Gamification and Marketing: Brands use them for interactive loyalty programs or to launch immersive AR experiences.
Can I customize the software on a programmable smart keychain?
Yes, to a significant degree. While you typically can’t write custom firmware, the software interface—usually a companion mobile app—allows for extensive personalization. You can reprogram the NFC tag’s payload, rename the device, adjust settings for the Bluetooth tracker (like enabling separation alerts), and manage linked accounts. This software layer is where you define the object’s behavior.
How long does the battery last in a Bluetooth smart keychain?
Battery life varies by model and usage but typically lasts between 3 months to a full year for Bluetooth trackers. The battery is usually a user-replaceable coin cell (CR2032). NFC keychains, being passive and only powered when tapped, have no battery at all, making them maintenance-free and giving them a virtually limitless lifespan.
What should I consider when choosing a smart silicone keychain for my business?

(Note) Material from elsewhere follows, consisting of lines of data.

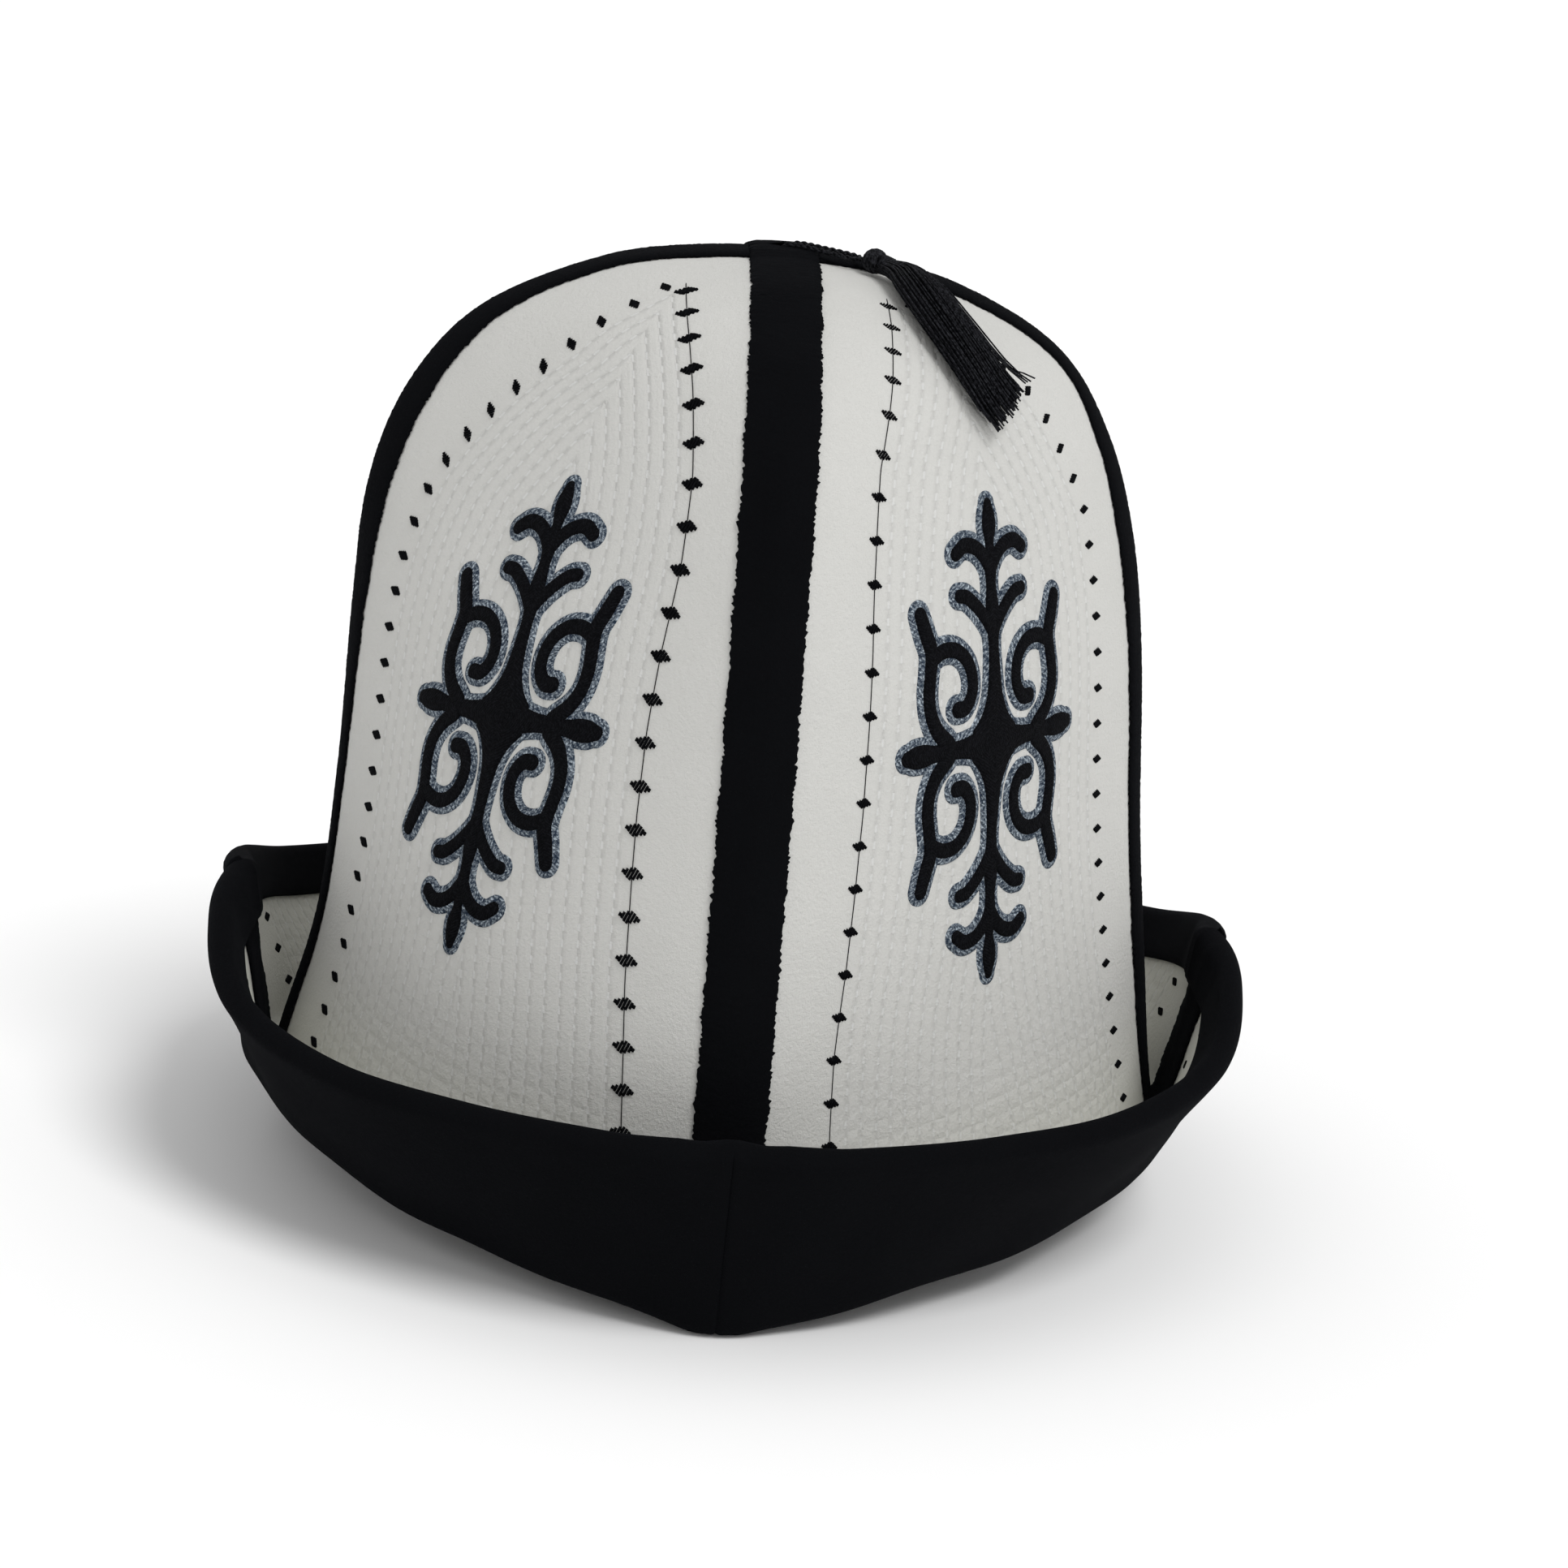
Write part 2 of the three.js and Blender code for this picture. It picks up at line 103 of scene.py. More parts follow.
CROWN = {
    "up": [1, 0.994, 0.975, 0.918, 0.832, 0.725, 0.594, 0.413, 0.252, 0.12, 0],
    "left": [0, 0.19, 0.395, 0.635, 0.78, 0.855, 0.875, 0.885, 0.91, 0.975, 1.035],
    "right": [0, 0.185, 0.385, 0.61, 0.735, 0.81, 0.855, 0.89, 0.935, 0.975, 1.035],
    "depth": [0, 0.19, 0.38, 0.61, 0.77, 0.865, 0.915, 0.945, 0.97, 0.99, 1.01],
    "bend_left": [1.8, 1.7, 1.5, 1.25, 1.16, 1.18, 1.32, 1.5, 1.58, 1.58, 1.58],
    "bend_right": [1.8, 1.75, 1.7, 1.6, 1.35, 1.26, 1.28, 1.29, 1.3, 1.46, 1.68],
}
BRIM_ROWS = {
    "rise": [0, 0.24, 0.45, 0.58, 0.73, 0.92, 1],
    "height": [1, 0.93, 0.87, 0.86, 0.88, 0.89, 0.89],
    "lean": [20, 24, 30, 35, 33, 19, 8],
}


def smooth(rows, place):
    """The value of one column of a table at places from 0 to 1, on a smooth curve."""
    rows = np.array(rows, float)
    steps = len(rows) - 1
    at = np.clip(place, 0, 1) * steps
    i = np.minimum(at.astype(int), steps - 1)
    f = at - i
    ends = [2 * rows[0] - rows[1]], [2 * rows[-1] - rows[-2]]
    t = np.concatenate([ends[0], rows, ends[1]])
    a, b, c, d = t[i], t[i + 1], t[i + 2], t[i + 3]
    return b + 0.5 * f * (c - a + f * (2 * a - 5 * b + 4 * c - d + f * (3 * b - a - 3 * c + d)))


# %% The white face
levels = np.linspace(0, 1, 4001)
level_heights = smooth(CROWN["up"], levels) * HEIGHT


def level_at(height):
    return np.interp(-height, -level_heights, levels)


def quarter_share(angle):
    """0 at the front and back seams, 1 at the side seams."""
    turned = np.mod(angle, 180)
    return np.minimum(turned, 180 - turned) / 90


def valley_height(angle):
    share = quarter_share(angle)
    rise = smooth(BRIM_ROWS["rise"], share) * SIDE_RISE
    settled = np.where(np.cos(np.radians(angle)) > 0, SETTLED_FRONT, SETTLED_BACK)
    sunk = np.maximum(rise - settled * (1 - share), 0)
    return sunk + VALLEY + FELT + GAP + VELVET - PRESSED


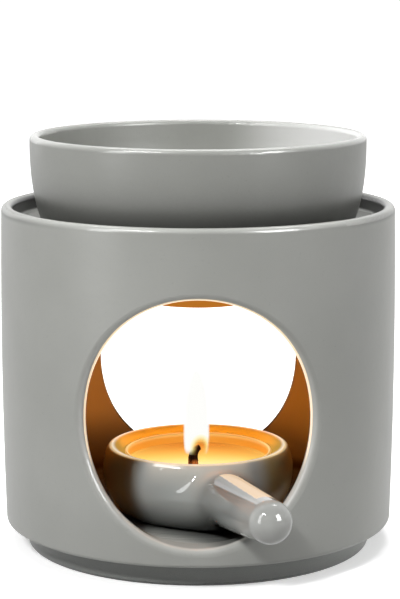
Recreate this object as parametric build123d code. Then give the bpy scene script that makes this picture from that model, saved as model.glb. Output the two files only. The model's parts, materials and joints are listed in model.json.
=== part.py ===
from build123d import *
import os
from math import cos, pi, radians, sin, sqrt, tan

# Essential oil burner: a round ceramic body with an opening through its front and back walls,
# an oil dish seated in a ledge under its rim, and a handled ceramic pot that holds a tealight.
# Millimetres. The origin is at the middle of the foot, on the table. +Z is up, the handle
# comes out of the front, at -Y.

# Body, one fired piece
body_radius = 52.0          # at the widest place of the slightly swelling wall
lower_draw = 0.7            # how much less the radius is at the lower edge
rim_draw = 0.4              # how much less it is at the rim
swell_height = 52.0         # height of the widest place above the table
body_wall = 3.6             # wall below the ledge
rim_wall = 3.0              # wall above the ledge
rim_rounding_share = 0.47   # of the rim's wall, on each side of it
lower_rounding = 1.0        # outer corner over the foot
inner_corner = 10.0         # hollow corner between the floor and the wall
floor_height = 8.6          # top of the floor above the table
floor_thickness = 5.0
foot_inset = 6.4            # foot's outer face behind the widest wall
foot_height = 6.3           # table to the underside of the wall
foot_wall = 5.5
foot_rounding = 0.9

# Opening, the same through both walls. Its outline is a circle laid round the curved wall.
opening_width = 58.7        # measured round the wall
opening_height = 62.1
opening_sill = 2.3          # lowest point above the floor
opening_lintel = 17.5       # highest point to the rim
opening_rounding = 1.8      # outer edge
opening_inner_rounding = 0.6
opening_points = 24

# Ledge that carries the dish
ledge_drop = 4.6            # below the rim
ledge_thickness = 4.0       # at its bore
ledge_slope = 35.0          # degrees, underside
ledge_rounding = 0.8

# Oil dish
dish_inset = 8.0            # its widest place inside the body's
dish_depth = 44.8           # rim to the lowest point outside
dish_wall = 2.6
dish_base = 3.2
dish_rise = 22.8            # rim above the ledge
dish_roundness = 2.55       # power of the oval that gives the profile
dish_points = 12
dish_clearance = 0.1        # between the dish and the corner of the ledge, before that is rounded

# Candle pot, with its handle in one piece
pot_forward = 4.0           # pot's axis in front of the body's axis
pot_bore_gap = 0.9          # round the tealight's sheet, in the straight bore
pot_mouth_gap = 2.6         # the same, at the rim
pot_mouth_depth = 3.4       # how far down the wall leans in
pot_mouth_rounding = 4.0    # where the leaning wall meets the straight bore
pot_wall = 3.8              # at the rim's height, to the widest place
pot_belly_height = 11.3     # widest place above the floor
pot_belly_curve = 16.2      # radius of the wall's curve
pot_base = 2.9
pot_cover = 1.6             # rim above the tealight's lip
pot_edge_rounding = 1.6
pot_bore_rounding = 1.5
pot_rim_rounding = 1.1

handle_turn = 13.9          # degrees from straight ahead towards +X
handle_rise = 7.8           # degrees above level
handle_root_height = 5.9    # handle's centre line above the floor, at the pot's axis
handle_start = 14.0         # from the pot's axis, inside the pot's wall and base
handle_reach = 71.0         # pot's axis to the centre of the round end
handle_start_radius = 7.4
handle_end_radius = 5.3
handle_blend = 2.2

# Tealight, a standard size
cup_radius = 19.0
cup_height = 13.5
cup_sheet = 0.3
cup_corner = 1.2
cup_lip_radius = 0.4
wax_clearance = 0.05        # between the wax and what it surrounds
wax_drop = 3.4              # wax level below the lip
sustainer_radius = 6.0
sustainer_sheet = 0.3
sustainer_neck_radius = 1.8
sustainer_neck_height = 3.0
wick_radius = 1.2
wick_clearance = 0.1
wick_rise = 2.0             # straight part above the wax
wick_bend_radius = 2.8
wick_bend = 62.0            # degrees
wick_back_offset = -2.6     # foot of the wick from the cup's axis, along Y
wick_side_offset = -1.3     # the same, along X

overrun = 1.0               # by which a cutter passes the face it cuts through
edge_match = 0.02           # how near an edge lies to the place where it is looked for
standing = (Align.CENTER, Align.CENTER, Align.MIN)
hanging = (Align.CENTER, Align.CENTER, Align.MAX)

# Heights and radii that follow from these
opening_middle = floor_height + opening_sill + opening_height / 2
body_height = floor_height + opening_sill + opening_height + opening_lintel
rim_radius = body_radius - rim_draw
lower_radius = body_radius - lower_draw
inner_radius = body_radius - body_wall
recess_radius = rim_radius - rim_wall
foot_radius = body_radius - foot_inset
ledge_height = body_height - ledge_drop
dish_rim_height = ledge_height + dish_rise
dish_lip_radius = dish_wall / 2
dish_shoulder = dish_rim_height - dish_lip_radius
dish_radius = body_radius - dish_inset
pot_bore = cup_radius + pot_bore_gap
pot_mouth = cup_radius + pot_mouth_gap
pot_radius = pot_mouth + pot_wall
pot_height = pot_base + cup_height + pot_cover
pot_floor_height = floor_height + pot_base
cup_lip_height = pot_floor_height + cup_height
cup_inner_radius = cup_radius - cup_sheet
wax_height = cup_lip_height - wax_drop
wick_foot_height = pot_floor_height + cup_sheet + sustainer_sheet


def oval_point(radius, depth, top, share):
    """Point of the dish's profile, at a share of the way from its rim to its lowest point."""
    turn = share * pi / 2
    across = radius * cos(turn) ** (2 / dish_roundness)
    down = depth * sin(turn) ** (2 / dish_roundness)
    return across, top - down


def dish_radius_at(height):
    """Outer radius of the dish at a height above the table."""
    depth = dish_depth - dish_lip_radius
    down_share = (dish_shoulder - height) / depth
    return dish_radius * (1 - down_share ** dish_roundness) ** (1 / dish_roundness)


def dish_side(radius, depth, reverse=False):
    """Profile curve of the dish, from its rim down to its axis, or back up."""
    shares = [i / dish_points for i in range(1, dish_points)]
    points = [(radius, dish_shoulder)]
    points += [oval_point(radius, depth, dish_shoulder, share) for share in shares]
    points += [(0, dish_shoulder - depth)]
    tangents = [(0, -1), (-1, 0)]
    if reverse:
        points.reverse()
        tangents = [(1, 0), (0, 1)]
    return Spline(*points, tangents=tangents)


def near(vertices, radius, height):
    """The profile's corner nearest to a radius and a height."""
    return vertices.sort_by_distance((radius, height, 0))[0]


def turned(face):
    """Solid of revolution of a profile drawn with radius along X and height along Y."""
    upright = Plane.XZ * face
    return revolve(upright, Axis.Z)


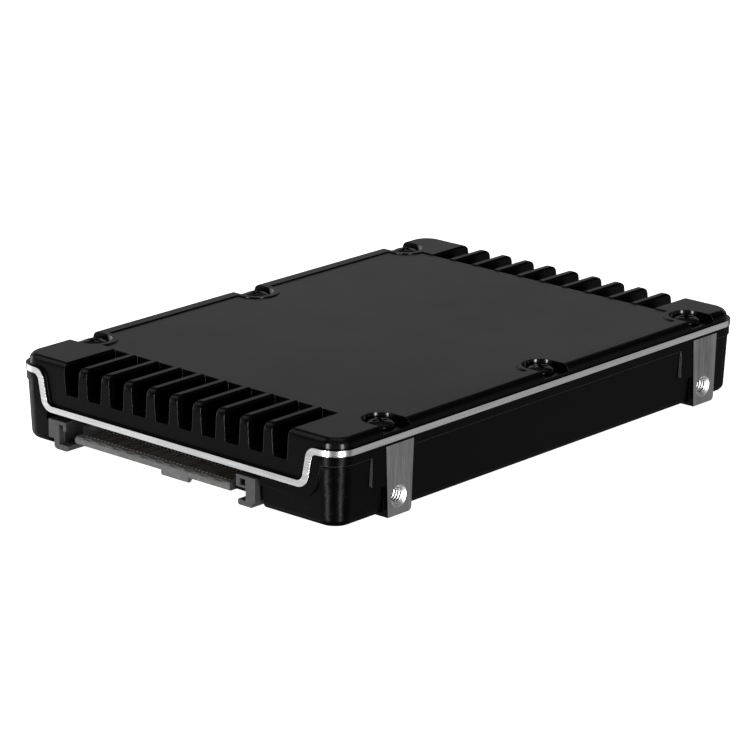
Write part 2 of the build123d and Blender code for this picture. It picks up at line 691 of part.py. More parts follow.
def connector_housing():
    """Plug moulding: tongue with contact grooves, key, guide arms and the body under the board."""
    left, right = PLUG_X - PLUG_HALF, PLUG_X + PLUG_HALF
    nose, back = -HY + 0.1, PLUG_BODY_FRONT + 0.1
    low = TONGUE_TOP - TONGUE_T
    tongue = block(PLUG_X - TONGUE_HALF, PLUG_X + TONGUE_HALF, nose, back, low, TONGUE_TOP)
    tongue = chamfer(tongue.edges().filter_by(Axis.X).group_by(Axis.Y)[0], TONGUE_NOSE)
    body = block(left, right, PLUG_BODY_FRONT, PLUG_BACK, TRAY_INSIDE_Z, MAIN_BOARD_Z)
    wall = block(left, right, PLUG_BODY_FRONT, MAIN_FRONT - 0.2, MAIN_BOARD_Z - 0.1, ARM_TOP)
    arms = left_arm(left, -HY, back) + right_arm(right, -HY, back)
    key = lower_contact_x()[3]
    key_block = block(key - KEY_HALF, key + KEY_HALF, nose, nose + KEY_DEPTH, low - KEY_DROP, low + 0.3)
    key_block = chamfer(key_block.edges().filter_by(Axis.X).group_by(Axis.Z)[0], TONGUE_NOSE)
    floor_y = -HY + NOTCH_DEPTH - FLOOR_CLEAR
    under = block(left - 1, right + 1, floor_y, PLUG_BACK, -1, TRAY_INSIDE_Z + FLOOR_CLEAR)
    housing = tongue + body + wall + arms + key_block - under
    return housing - upper_contacts() - lower_contacts() - contact_grooves() - lock_cuts()


def contact_grooves():
    """Grooves that open the contacts to the top and the underside of the tongue."""
    power, signal, extra, _ = lower_contact_x()
    y0, y1 = -HY + CONTACT_FROM_NOSE, PLUG_BODY_FRONT
    low = TONGUE_TOP - TONGUE_T
    lanes = [(x, UPPER_W, TONGUE_TOP - CONTACT_SINK, TONGUE_TOP + 0.1) for x in upper_contact_x()]
    lanes += [(x, LOWER_W, low - 0.1, low + CONTACT_SINK) for x in power + signal]
    lanes += [(x, UPPER_W, low - 0.1, low + CONTACT_SINK) for x in extra]
    return [block(x - w / 2, x + w / 2, y0, y1, z0, z1) for x, w, z0, z1 in lanes]


def lock_cuts():
    """Holes for the board locks."""
    return [rod(x, y, TONGUE_TOP, HEIGHT, LOCK_R) for x, y in lock_places()]


# ---------------------------------------------------------------- whole drive

def nodes():
    """Every node of the drive by name."""
    nand = package(CHIP_W, CHIP_L, CHIP_H)
    top_row, low_rows = CHIP_Y[0], CHIP_Y[1:]
    everywhere = grid(CHIP_X, CHIP_Y, 0)
    beside = (CONTROLLER + CHIP_W) / 2 + CHIP_GAP_X / 2
    main_low = grid((-beside, beside), (top_row,), 0) + grid(CHIP_X, low_rows, 0)
    main_high = grid(CHIP_X, low_rows, 0)
    lid_z = MAIN_BOARD_Z - SUBSTRATE_T - LID_T
    power_y = (MAIN_FRONT + LINK_Y - LINK[1] / 2) / 2
    floor_pad = pad(CHIP_W, CHIP_L, TRAY_INSIDE_Z, MAIN_BOARD_Z - CHIP_H)
    middle_pad = pad(CHIP_W, CHIP_L, MAIN_TOP + CHIP_H, MEMORY_BOTTOM - CHIP_H)
    roof_pad = pad(CHIP_W, CHIP_L, MEMORY_TOP + CHIP_H, ROOF_UNDER)
    return {
        "top_cover": top_cover(),
        "base_tray": base_tray(),
        "cover_screws": copies(
            cover_screw(), [(x, y, POCKET_FLOOR) for y in SCREW_Y for x in (-SCREW_X, SCREW_X)]
        ),
        "underside_label": under_label(),
        "connector_housing": connector_housing(),
        "upper_contacts": solids_of(upper_contacts()),
        "lower_contacts": solids_of(lower_contacts()),
        "connector_locks": solids_of([board_lock(x, y) for x, y in lock_places()]),
        "main_board": main_board(),
        "memory_board": memory_board(),
        "board_spacers": copies(spacer(), board_places(MAIN_TOP)),
        "board_screws": copies(board_screw(), board_places(MEMORY_TOP)),
        "board_link_plug": board_plug(),
        "board_link_socket": board_socket(),
        "controller_substrate": Pos(0, top_row, MAIN_BOARD_Z - SUBSTRATE_T / 2)
        * Box(CONTROLLER, CONTROLLER, SUBSTRATE_T),
        "controller_lid": Pos(0, top_row, MAIN_BOARD_Z - SUBSTRATE_T) * flipped(package(LID, LID, LID_T)),
        "controller_pad": Pos(0, top_row, 0) * pad(LID, LID, lid_z - PAD_T, lid_z),
        "main_flash_lower": copies(flipped(nand), [(x, y, MAIN_BOARD_Z) for x, y, _ in main_low]),
        "main_flash_upper": copies(nand, [(x, y, MAIN_TOP) for x, y, _ in main_high]),
        "memory_flash_lower": copies(flipped(nand), [(x, y, MEMORY_BOTTOM) for x, y, _ in everywhere]),
        "memory_flash_upper": copies(nand, [(x, y, MEMORY_TOP) for x, y, _ in everywhere]),
        "floor_pads": copies(floor_pad, main_low),
        "middle_pads": copies(middle_pad, main_high),
        "roof_pads": copies(roof_pad, everywhere),
        "buffer_memory": copies(package(*DRAM), [(x, top_row, MAIN_TOP) for x in dram_x()]),
        "holdup_capacitors": copies(capacitor(), capacitor_places()),
        "capacitor_tabs": solids_of(
            [Pos(*place) * tab for place in capacitor_places() for tab in capacitor_tabs()]
        ),
        "power_inductors": copies(inductor(), power_row(power_y + PHASE_OFFSET)),
        "power_regulators": copies(package(*REGULATOR), power_row(power_y - PHASE_OFFSET)),
        "boot_memory": Pos(POST_X - SMALL_PART_FROM_POST, LINK_Y, MAIN_TOP) * package(*BOOT_MEMORY),
        "clock_crystal": Pos(SMALL_PART_FROM_POST - POST_X, LINK_Y, MAIN_TOP) * crystal(),
        "bypass_capacitors": small_chips(),
    }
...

When selecting promotional smart keychains, focus on brand alignment, functionality, and usability. Choose a design that reflects your brand identity. Decide on the core tech: NFC for interactive marketing and data sharing, or Bluetooth for utility and high perceived value. Ensure the companion app is user-friendly so customers can easily program and use the device, maximizing its impact and reinforcing your brand’s innovative image.
Is the data on my smart keychain secure from unauthorized access?
Security measures vary. Basic NFC tags can often be read by any NFC-enabled device, though some support password protection to prevent rewriting. For Bluetooth trackers, security is more robust; connections are encrypted through the manufacturer’s app (e.g., Find My network for Apple AirTags). Always use the security features provided, such as locking your NFC tag or enabling notifications for unknown trackers traveling with you.